Delhi's public record offices are sitting on a problem that has been building quietly for years. Duplicate images — the same photographs scanned multiple times, misfiled under different reference numbers, or uploaded repeatedly across departmental servers — now run into the hundreds of thousands across municipal and heritage databases. The immediate pressure to clean up the mess comes from the Delhi Metro Rail Corporation's Phase 4 expansion, which has accelerated the digitisation of land records, heritage surveys, and environmental impact files along corridors stretching from Janakpuri West to R.K. Ashram Marg.

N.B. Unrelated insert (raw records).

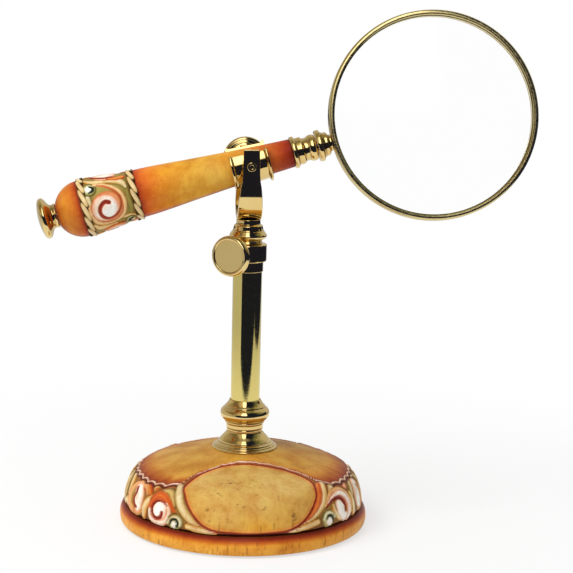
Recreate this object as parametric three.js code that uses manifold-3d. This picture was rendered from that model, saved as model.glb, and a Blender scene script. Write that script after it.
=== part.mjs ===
// A stand magnifier: a round lens on a carved handle, which lies in a sprung clip between the ears of
// a fork. The fork turns and slides on a brass column over a carved base.
// Millimetres, with +Z up. The origin is the centre of the base where it meets the table, the column
// stands on Z, the fork's pivot runs along Y, and the lens hangs out towards +X.

import * as THREE from 'three';
import Module from 'manifold-3d';
import { mergeVertices } from 'three/addons/utils/BufferGeometryUtils.js';

const wasm = await Module();
wasm.setup();

// Sides of the round pieces, and steps along a curve
const wideSides = 56;
const mediumSides = 24;
const slimSides = 16;
const pinSides = 12;
const domeSteps = 10;
const handleSteps = 9;
const handleDomeSteps = 5;
const lensSteps = 3;

// Clearances
const seatGap = 0.1;
const runningGap = 0.15;
const faceGap = 0.1;
const joinGap = 0.3;
const overrun = 1;

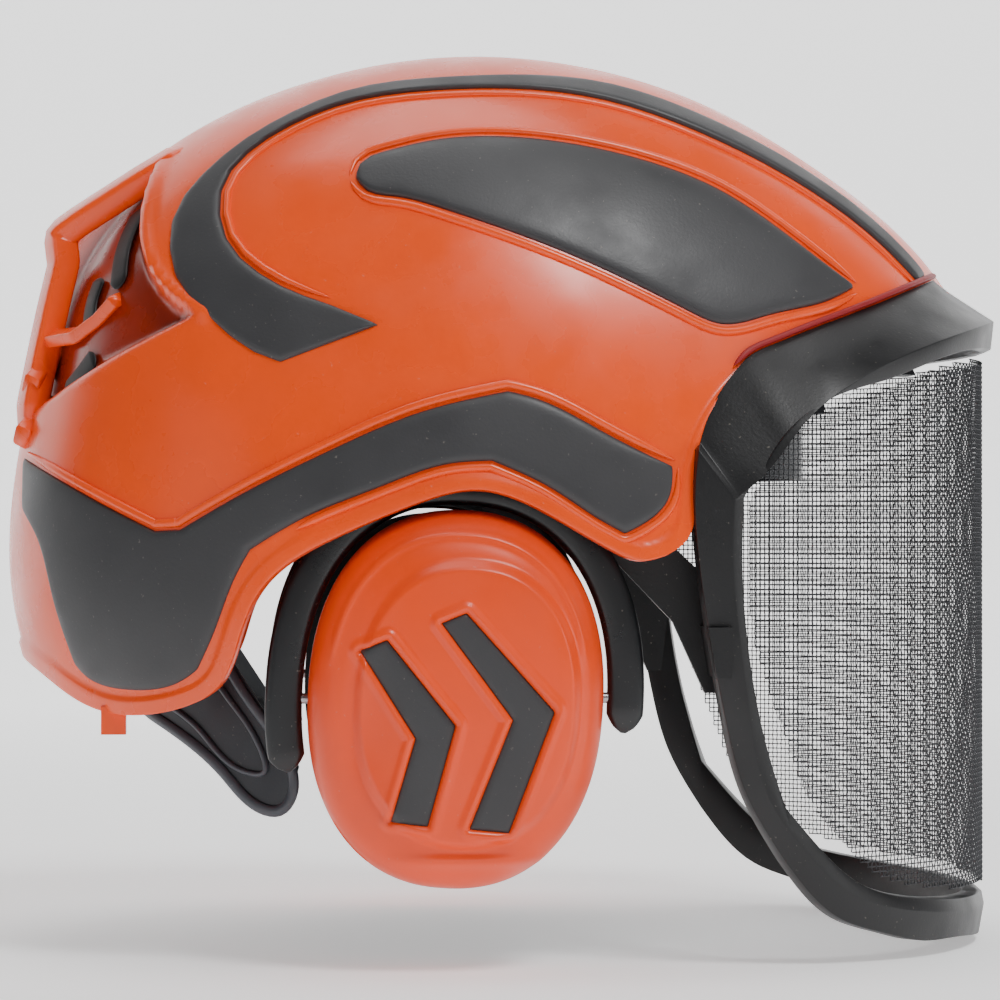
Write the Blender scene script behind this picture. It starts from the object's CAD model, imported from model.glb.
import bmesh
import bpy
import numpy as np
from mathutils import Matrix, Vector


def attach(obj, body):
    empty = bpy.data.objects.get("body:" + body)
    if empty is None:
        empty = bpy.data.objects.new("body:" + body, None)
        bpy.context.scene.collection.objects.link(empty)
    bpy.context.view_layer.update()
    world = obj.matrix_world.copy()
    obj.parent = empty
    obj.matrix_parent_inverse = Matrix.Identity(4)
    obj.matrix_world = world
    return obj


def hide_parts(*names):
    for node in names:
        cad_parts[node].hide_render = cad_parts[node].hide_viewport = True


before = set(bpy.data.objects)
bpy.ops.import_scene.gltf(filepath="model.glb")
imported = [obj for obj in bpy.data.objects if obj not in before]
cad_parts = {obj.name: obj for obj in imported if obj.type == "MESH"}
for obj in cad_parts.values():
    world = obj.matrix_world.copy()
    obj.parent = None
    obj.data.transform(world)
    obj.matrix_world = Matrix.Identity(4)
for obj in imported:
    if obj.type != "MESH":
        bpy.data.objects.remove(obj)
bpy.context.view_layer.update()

# %% [markdown]
# # A forestry helmet, piece by piece
# The CAD frame holds the working parts: shells, harness, visor hinge and ear-muff linkage. This lesson
# dresses it. Every new piece is a surface computed with numpy, in millimetres, and turned into metres on
# its way into the mesh. Working in millimetres keeps the numbers the same as on a drawing.

MM = 0.001
SIDES = {"right": -1.0, "left": 1.0}


def finish_piece(obj, material, body, nodes):
    """Give a piece its material, its body and the CAD nodes it stands for."""
    obj.data.materials.clear()
    obj.data.materials.append(material)
    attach(obj, body)
    if nodes:
        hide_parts(*nodes)
    print(obj.name, "has", len(obj.data.polygons), "faces")
    return obj


def mesh_object(name, points, faces, turn_out=False):
    """Mesh object from points in millimetres and faces; turn_out makes every face point outwards."""
    mesh = bpy.data.meshes.new(name)
    faces = faces.tolist() if isinstance(faces, np.ndarray) else faces
    mesh.from_pydata((np.asarray(points, float) * MM).tolist(), [], faces)
    mesh.validate()
    if turn_out:
        work = bmesh.new()
        work.from_mesh(mesh)
        bmesh.ops.recalc_face_normals(work, faces=work.faces)
        work.to_mesh(mesh)
        work.free()
    mesh.shade_smooth()
    obj = bpy.data.objects.new(name, mesh)
    bpy.context.scene.collection.objects.link(obj)
    return obj


def unit(vectors):
    """Vectors scaled to a length of one."""
    return vectors / (np.linalg.norm(vectors, axis=-1, keepdims=True) + 1e-12)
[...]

Why does this matter now? The duplication problem has moved from being a bureaucratic inconvenience to a legal liability. Land acquisition disputes tied to the Phase 4 corridors have repeatedly been complicated in hearings at the Delhi High Court when contradictory photographic evidence — the same site photographed and filed under multiple reference codes — has been submitted by different agencies. The Archaeological Survey of India's Delhi circle office, which maintains photographic records of protected monuments including structures in Mehrauli and the Qutb Minar complex, has flagged internally that its digitisation drives of 2022 and 2023 left large volumes of duplicate files unresolved.
The Scale of the Problem on the Ground
The duplication is not uniform. It concentrates in three areas. First, the Municipal Corporation of Delhi's building plan database, particularly for properties in Shahjahanabad — the walled city of Old Delhi — where physical records were scanned in multiple batches by different contractors without a unified deduplication protocol. Second, the Delhi Development Authority's land parcel image library, which absorbed records from three separate predecessor agencies and was never reconciled. Third, photographic archives held by the Delhi Urban Heritage Foundation, whose Chandni Chowk Redevelopment Project documentation absorbed thousands of images from NGOs, government surveyors, and press archives between 2018 and 2024.
Each duplicate image is not merely redundant. It carries a file ID, a storage cost, and in many cases a conflicting metadata tag that assigns a structure or land parcel to the wrong administrative zone. That last problem has direct consequences: at least two properties near Kashmere Gate were misclassified in 2024 zoning reviews partly because photographic evidence was duplicated under conflicting zone codes, according to documents filed in related property disputes at the Delhi High Court's division bench.
What Happens Next — and Who Decides
Three decisions are now unavoidable. The first is technical: which deduplication standard to adopt. The National Informatics Centre, which manages backend infrastructure for Delhi government databases under a central government mandate, has proposed a hash-based image fingerprinting system that can flag near-identical images even when file names differ. The Delhi government's own Information Technology department has been evaluating a competing system since February 2026. The two agencies need to agree before any rollout across MCD and DDA servers can begin.
The second decision is financial. A full deduplication and reconciliation exercise across the three main repositories — MCD, DDA, and the heritage archive — would require a dedicated procurement contract. Comparable exercises carried out by the Brihanmumbai Municipal Corporation in 2023 for its building records database ran to approximately ₹4.2 crore for the first phase alone, according to BMC budget documents from that year. Delhi's scope is larger, and any tender would need clearance from both the elected Delhi government and the Lieutenant Governor's office, a procedural friction point that has delayed IT contracts before.
The third decision is political. AAP's administration has made digitisation of citizen services a flagship pitch since 2015, with the Delhi Jal Board and the electricity subsidy scheme both held up as models. Acknowledging a systemic duplication failure in government image archives cuts against that narrative. But the Metro Phase 4 construction timetable is unforgiving — land acquisition along the Lajpat Nagar to Saket corridor is scheduled to conclude by March 2027, and clean photographic records are a legal requirement at each stage.
The NIC-Delhi government technical committee is expected to present a joint recommendation to the Chief Secretary's office before the end of July 2026. If the two departments cannot agree on a unified standard by then, the fallback is a piecemeal fix — agency by agency, corridor by corridor — which archivists and legal practitioners working on the Phase 4 files say would take years longer and cost significantly more.